Miércoles, 16 de marzo
MENUDA BROMA
¿Y si todo fue una broma y lo primero que oímos al morirnos son las carcajadas diabólicas de Dios?
Jueves, 17 de marzo
PROVECHOSOS DISPARATES
Hablamos mi amigo José Havel y yo de la película que vi el domingo, Tres colores: Rojo, de Kieslowski. Recuerdo cuando la vi por primera vez, hace más de veinte años, en unos minicines, los Clarín, que hace tiempo que son historia antigua. Al salir la comenté con mi amigo Víctor Botas. Él me recordó entonces unos versos de Machado: “¿Y esto qué es / otro embeleco francés?”. Ahora estoy bastante cerca de esa opinión.
––Tú no sabes ver cine, Martín –me dice José Havel–. A todo le pides lógica, coherencia, y el cine no es eso. ¿Qué fallos de guión has encontrado esta vez?
–Cuando la protagonista atropella a un perro, comprueba que lleva un collar con su nombre y la dirección del dueño: Carouge, un barrio de Ginebra que creo conocer bien. Pero, al dirigirse hasta allí, el coche avanza por la orilla del lago y luego asciende una empinada ladera. “Vaya, se ha equivocado de ruta, por ahí no se va a Carouge, sino a Cologny”, pensé yo. Y en una de las villas de Cologny se encuentra la casa, llena de libros, del juez Kern, que entretiene sus ocios de jubilado espiando a los vecinos.
–Es una película, no un documental. Qué más dará que la casa esté en un barrio o en otro.
–Pues entonces que no lo llame Carouge. Luego resulta que Irêne Jacob tiene un novio en Londres y quiere ir a verle. El juez, del que ha acabado haciéndose amiga, le sugiere que no vaya en avión sino en ferry. Y ella acepta, saca un billete del ferry y se lo enseña. Pero resulta que para coger el ferry tendrá que atravesar antes toda Francia en coche o ir en tren en un viaje que dura casi un día (diecisiete horas y cincuenta minutos, lo miré después, el que menos tarda en la actualidad). Muy poca prisa parece esa para alguien que está impaciente por ver a su novio. ¿Y por qué razón era inevitable que tuviera que tomar el ferry?
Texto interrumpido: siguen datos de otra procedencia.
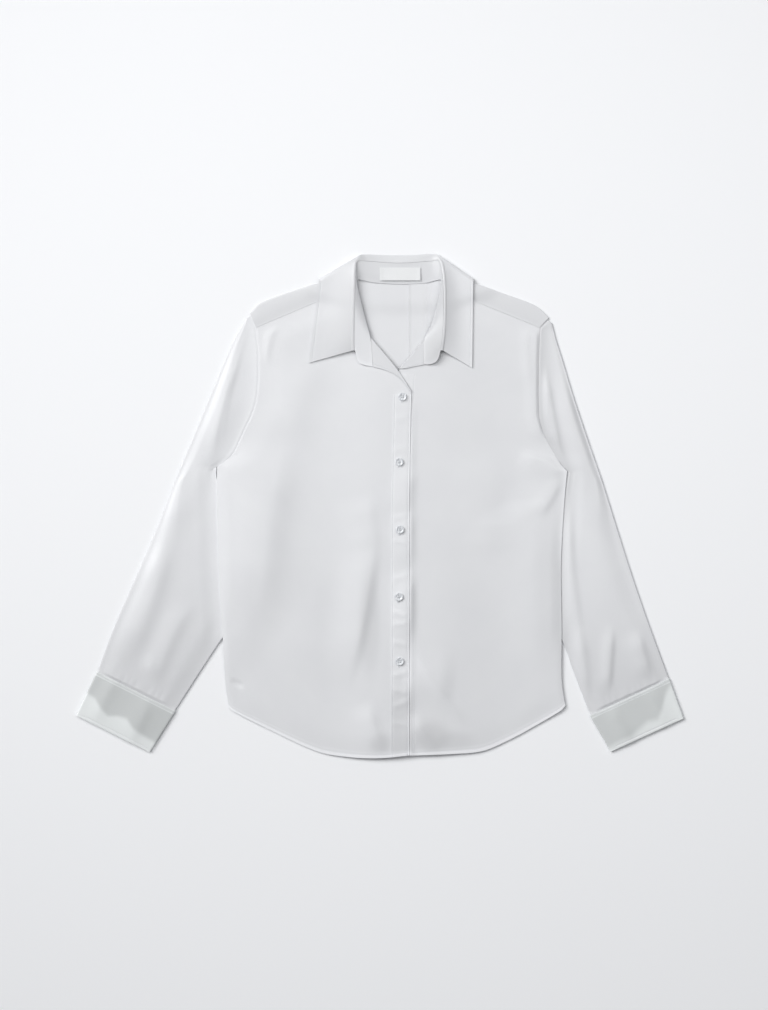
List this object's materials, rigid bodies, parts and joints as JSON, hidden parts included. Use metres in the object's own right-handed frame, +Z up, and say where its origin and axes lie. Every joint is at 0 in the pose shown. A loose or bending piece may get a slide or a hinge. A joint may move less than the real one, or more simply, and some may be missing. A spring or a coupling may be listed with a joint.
{
  "type": "button-up blouse",
  "caption": "Women's long-sleeved satin blouse laid flat face up, with an open pointed collar on a stand, a buttoned front, turned-out neck corners, plain cuffs and a curved hem.",
  "frame": {"origin": "on the surface that the blouse lies on, beneath the back, on the centre line at the height of the underarms", "axes": "+X towards the wearer's left sleeve, +Y towards the collar, +Z up from the surface, out of the front"},
  "size_m": [0.8502, 0.7048, 0.02],
  "materials": {
    "satin": "pale grey-white polyester satin",
    "cuff_satin": "the same satin, interfaced and darker where it turns from the light",
    "ribbon": "bare white woven ribbon",
    "pearl": "pearly polyester button"
  },
  "bodies": {
    "root": {"back": "satin", "front_right": "satin", "front_left": "satin", "placket_right": "satin", "placket_left": "satin", "sleeve_right": "satin", "sleeve_left": "satin", "cuff_right": "cuff_satin", "cuff_left": "cuff_satin", "collar_stand": "satin", "collar_fall": "satin", "neck_label": "ribbon", "button_1": "pearl", "button_2": "pearl", "button_3": "pearl", "button_4": "pearl", "button_5": "pearl", "button_stand": "pearl"}
  },
  "joints": []
}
Porque al director (también guionista, claro) se le había ocurrido un naufragio para terminar la trilogía y, seguramente, cuando escribió el guión la acción pasaba en París (a fin de cuentas los colores del título son los de la bandera francesa); luego la financiación suiza hizo que la acción tuviera que trasladarse a Ginebra. ¿Y para qué cambiar los detalles del guión si los espectadores de cine de autor, como los lectores de Azúa, se tragan cualquier cosa?
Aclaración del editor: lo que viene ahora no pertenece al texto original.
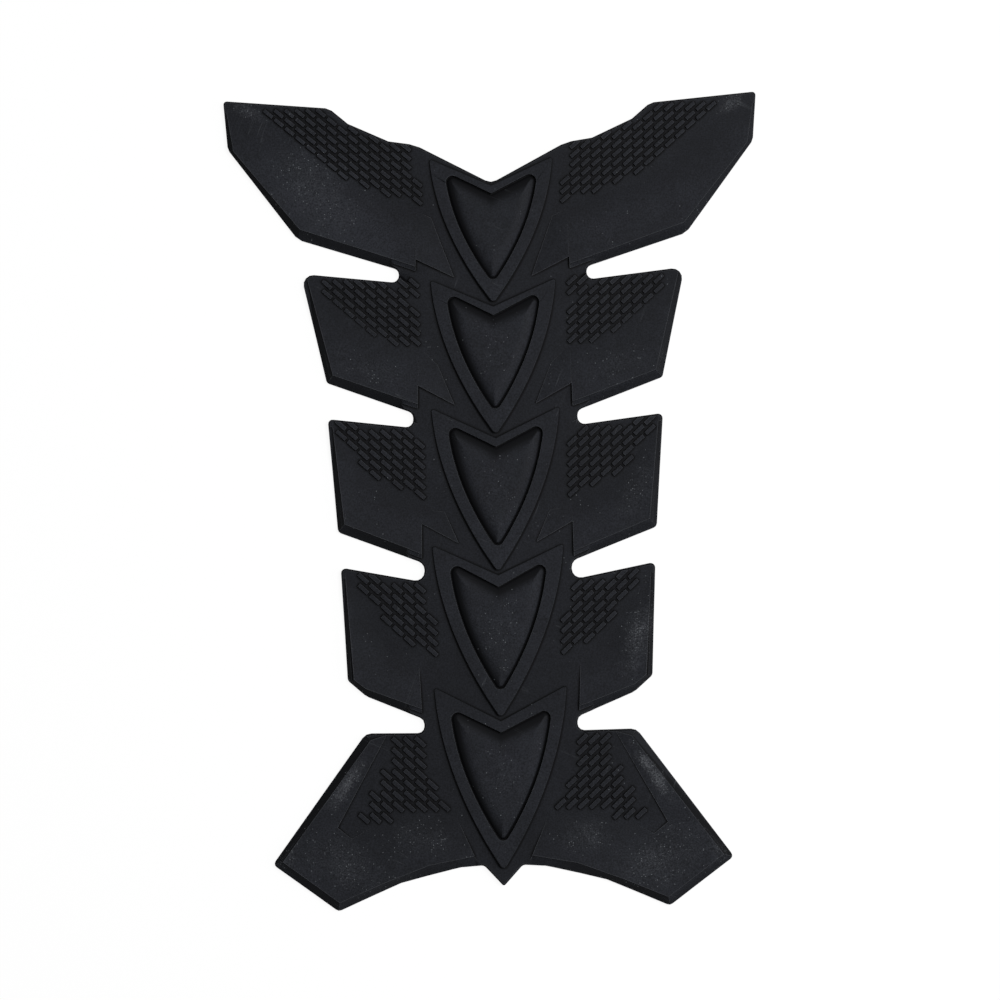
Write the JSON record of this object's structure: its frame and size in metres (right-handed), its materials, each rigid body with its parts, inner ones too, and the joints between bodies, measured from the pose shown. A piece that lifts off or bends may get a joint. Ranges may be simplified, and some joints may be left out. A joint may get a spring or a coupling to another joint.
{
  "type": "motorcycle tank pad",
  "caption": "Moulded rubber tank pad with a flat back, winged outline, a spine of overlapping domed shields and fields of small raised bricks.",
  "frame": {"origin": "centre of the flat back that sticks to the tank", "axes": "+Z out of the back, +Y along the spine towards the wide top wings, +X across the wings"},
  "size_m": [0.1444, 0.2202, 0.0034],
  "materials": {
    "black_rubber": "satin moulded rubber with dusty haze"
  },
  "bodies": {
    "root": {"tank_pad": "black_rubber"}
  },
  "joints": []
}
Pero yo, como hago siempre en estos casos, en seguida me distraje del absurdo enredo y me imaginé otra película, esta sí en Carouge, en torno a la Place du Marché y la iglesia de la Santa Cruz. En ella, encontré un cuaderno, como los que aparecen en las exposiciones, en el que los fieles escriben sus deseos. Había algunos en francés, pero la mayoría estaban en español y en portugués. Aquellos mensajes hablaban de salir bien de un examen, de encontrar trabajo, de una operación y había uno que incluso pedía que alguien se muriera pronto. Yo anoté: “Que se cumplan todos los deseos que aquí están escritos”. Pero luego rectifiqué: “Que se cumplan solo los buenos deseos”.
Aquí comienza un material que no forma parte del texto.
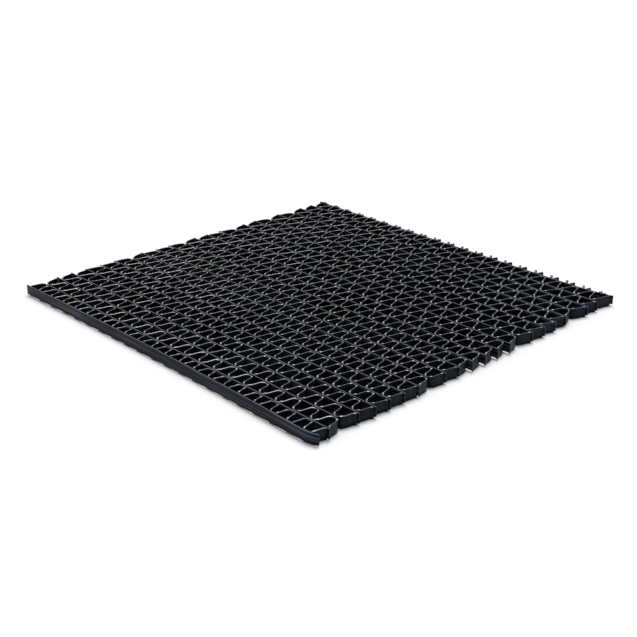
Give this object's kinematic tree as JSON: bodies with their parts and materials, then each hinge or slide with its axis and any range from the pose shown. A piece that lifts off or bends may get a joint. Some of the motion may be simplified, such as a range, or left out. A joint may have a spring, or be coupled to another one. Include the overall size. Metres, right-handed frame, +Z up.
{
  "type": "plastic floor mat",
  "caption": "Flat open-grid floor mat of straight and zigzag plastic strips set on edge and welded together, for draining and anti-slip footing.",
  "frame": {"origin": "middle of the footprint, on the floor that the mat lies on", "axes": "+X along the strips, +Y across them towards the trimmed edge with the stubs, +Z up"},
  "size_m": [0.512, 0.5012, 0.014],
  "materials": {
    "black_plastic": "satin"
  },
  "bodies": {
    "root": {"near_edge_strip": "black_plastic", "straight_strip_01": "black_plastic", "straight_strip_02": "black_plastic", "straight_strip_03": "black_plastic", "straight_strip_04": "black_plastic", "straight_strip_05": "black_plastic", "straight_strip_06": "black_plastic", "straight_strip_07": "black_plastic", "straight_strip_08": "black_plastic", "straight_strip_09": "black_plastic", "straight_strip_10": "black_plastic", "straight_strip_11": "black_plastic", "straight_strip_12": "black_plastic", "straight_strip_13": "black_plastic", "straight_strip_14": "black_plastic", "straight_strip_15": "black_plastic", "straight_strip_16": "black_plastic", "straight_strip_17": "black_plastic", "straight_strip_18": "black_plastic", "straight_strip_19": "black_plastic", "straight_strip_20": "black_plastic", "straight_strip_21": "black_plastic", "straight_strip_22": "black_plastic", "far_edge_strip": "black_plastic", "zigzag_strip_01": "black_plastic", "zigzag_strip_02": "black_plastic", "zigzag_strip_03": "black_plastic", "zigzag_strip_04": "black_plastic", "zigzag_strip_05": "black_plastic", "zigzag_strip_06": "black_plastic", "zigzag_strip_07": "black_plastic", "zigzag_strip_08": "black_plastic", "zigzag_strip_09": "black_plastic", "zigzag_strip_10": "black_plastic", "zigzag_strip_11": "black_plastic", "zigzag_strip_12": "black_plastic", "zigzag_strip_13": "black_plastic", "zigzag_strip_14": "black_plastic", "zigzag_strip_15": "black_plastic", "zigzag_strip_16": "black_plastic", "zigzag_strip_17": "black_plastic", "zigzag_strip_18": "black_plastic", "zigzag_strip_19": "black_plastic", "zigzag_strip_20": "black_plastic", "zigzag_strip_21": "black_plastic", "zigzag_strip_22": "black_plastic", "zigzag_strip_23": "black_plastic"}
  },
  "joints": []
}
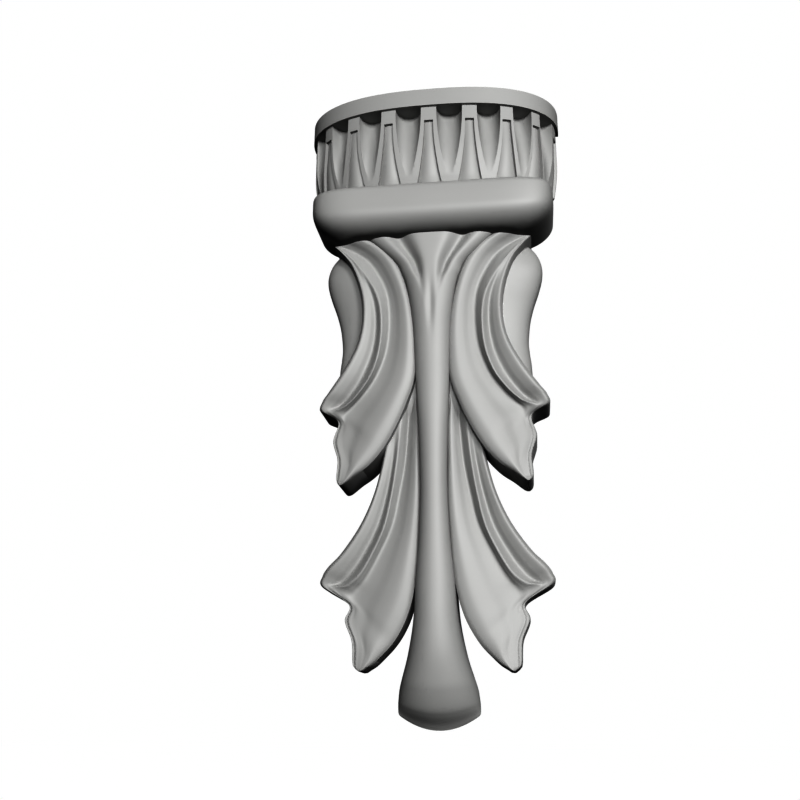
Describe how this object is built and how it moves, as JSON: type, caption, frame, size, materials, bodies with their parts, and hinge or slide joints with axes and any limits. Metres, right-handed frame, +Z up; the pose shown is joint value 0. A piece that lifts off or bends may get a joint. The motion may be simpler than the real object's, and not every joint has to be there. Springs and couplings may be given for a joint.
{
  "type": "carved corbel",
  "caption": "Carved corbel with acanthus leaves either side of a stem, under a fluted band and a cap plate, flat at the back where it meets the wall",
  "frame": {"origin": "the wall mount: on the flat back, on the centre line, 200 mm above the foot of the stem", "axes": "+X across the front, +Y into the wall, +Z up"},
  "size_m": [0.146, 0.0412, 0.3437],
  "materials": {
    "carving": "smooth satin"
  },
  "bodies": {
    "root": {"carved_corbel": "carving"}
  },
  "joints": []
}
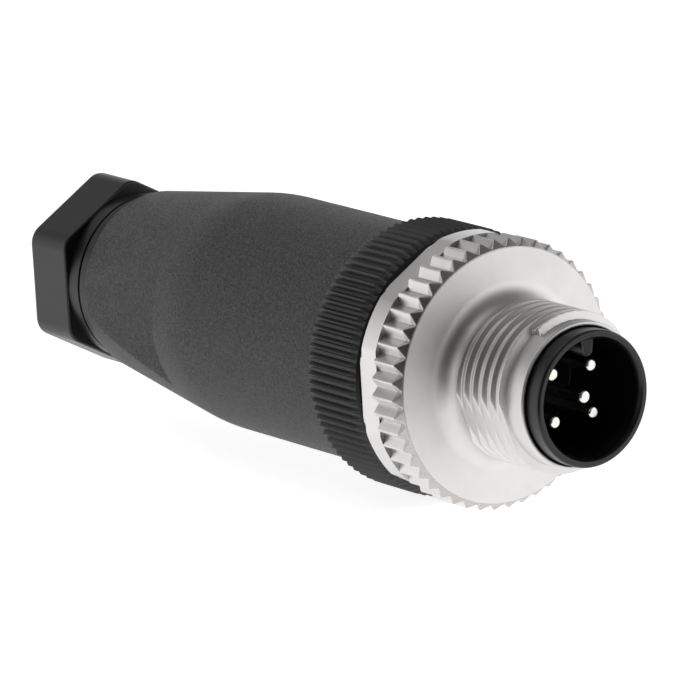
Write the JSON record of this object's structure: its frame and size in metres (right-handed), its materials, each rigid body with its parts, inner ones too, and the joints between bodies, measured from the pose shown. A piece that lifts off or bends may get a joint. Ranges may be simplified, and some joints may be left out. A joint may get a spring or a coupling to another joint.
{
  "type": "m12 connector",
  "caption": "Straight black M12 male cable plug with a nickel coupling ring, screw terminals, knurled collar, tapered grip housing and cable gland.",
  "frame": {"origin": "on the connector's axis at the front end of the M12 coupling thread", "axes": "+X along the axis towards the mating face, +Z from the axis through the coding key"},
  "size_m": [0.0605, 0.02, 0.02],
  "materials": {
    "carrier_plastic": "smooth black moulded thermoplastic",
    "contact_metal": "turned brass, plated bright silver",
    "screw_metal": "nickel-plated steel",
    "ring_metal": "satin nickel plating over a cast body",
    "collar_plastic": "black moulded plastic with a slight sheen",
    "seal_rubber": "smooth black rubber",
    "housing_plastic": "charcoal glass-filled plastic with a fine spark-eroded grain",
    "clamp_plastic": "plain moulded plastic",
    "gland_plastic": "charcoal moulded plastic, semi-gloss"
  },
  "bodies": {
    "insert": {"contact_carrier": "carrier_plastic", "collar": "collar_plastic", "pin_1": "contact_metal", "pin_2": "contact_metal", "pin_3": "contact_metal", "pin_4": "contact_metal", "pin_5": "contact_metal", "carrier_seal": "seal_rubber", "housing_seal": "seal_rubber"},
    "ring": {"coupling_ring": "ring_metal"},
    "grip": {"housing": "housing_plastic", "clamp_cage": "clamp_plastic", "cable_seal": "seal_rubber"},
    "gland_follower": {"pressure_ring": "gland_plastic"},
    "gland": {"gland_nut": "gland_plastic"},
    "screw_1": {"terminal_screw_1": "screw_metal"},
    "screw_2": {"terminal_screw_2": "screw_metal"},
    "screw_3": {"terminal_screw_3": "screw_metal"},
    "screw_4": {"terminal_screw_4": "screw_metal"},
    "screw_5": {"terminal_screw_5": "screw_metal"}
  },
  "joints": [
    {"name": "ring_spin", "type": "hinge", "parent": "insert", "child": "ring", "pos_m": [-0.006, 0, 0], "axis": [1, 0, 0], "continuous": true},
    {"name": "housing_slide", "type": "slide", "parent": "insert", "child": "grip", "axis": [-1, 0, 0], "range_m": [0, 0.036]},
    {"name": "gland_travel", "type": "slide", "parent": "grip", "child": "gland_follower", "axis": [-1, 0, 0], "range_m": [0, 0.003]},
    {"name": "gland_turn", "type": "hinge", "parent": "gland_follower", "child": "gland", "pos_m": [-0.055, 0, 0], "axis": [-1, 0, 0], "range_deg": [0, 1080]},
    {"name": "screw_1_turn", "type": "hinge", "parent": "insert", "child": "screw_1", "pos_m": [-0.02636, -0.00247, 0.00247], "axis": [0, -0.7071, 0.7071], "range_deg": [0, 1080]},
    {"name": "screw_2_turn", "type": "hinge", "parent": "insert", "child": "screw_2", "pos_m": [-0.02636, 0.00247, 0.00247], "axis": [0, 0.7071, 0.7071], "range_deg": [0, 1080]},
    {"name": "screw_3_turn", "type": "hinge", "parent": "insert", "child": "screw_3", "pos_m": [-0.02636, 0.00247, -0.00247], "axis": [0, 0.7071, -0.7071], "range_deg": [0, 1080]},
    {"name": "screw_4_turn", "type": "hinge", "parent": "insert", "child": "screw_4", "pos_m": [-0.02636, -0.00247, -0.00247], "axis": [0, -0.7071, -0.7071], "range_deg": [0, 1080]},
    {"name": "screw_5_turn", "type": "hinge", "parent": "insert", "child": "screw_5", "pos_m": [-0.03176, 0, 0.001], "axis": [0, 0, 1], "range_deg": [0, 1080]}
  ],
  "couplings": [
    {"joint": "gland_turn", "follows": "gland_travel", "rad_per_m": 6283.2}
  ]
}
Mientras veía Tres colores: Rojo se me ocurrió una película coral en torno a ese cuaderno y a esa plaza. La última vez que pasé por allí, tomaba un helado en la terraza frente a la iglesia y en otra de las mesas, casi todas desocupadas, se sentó una pareja joven. No se miraron. Ella tenía aspecto de haber llorado. Él, fornido, llevaba tatuados los brazos. Pidieron algo, pero antes de que los sirvieran, el hombre se levantó bruscamente y se marchó sin decir nada. En la mesa. quedó la joven desconsolada, ante la que colocaron los dos vasos. Cuando me marché, seguían intactos. Con esa escena podía comenzar la otra película que yo comenzaba a rodar en mi cabeza mientras veía a los maravillosos Irène Jacob y Jean-Louis Trintignant en las vacuas ocurrencias de Kieslowski sobre el seguro azar y la azarosa predestinación.
Viernes, 18 de marzo
VARIACIONES SOBRE NARCISO
A veces se enfadaba consigo mismo y pasaba días enteros sin hablarse y semanas sin hacerse el amor.
"Me tengo demasiado visto" dijo antes de suicidarse arrojándose al estanque en el que se miraba.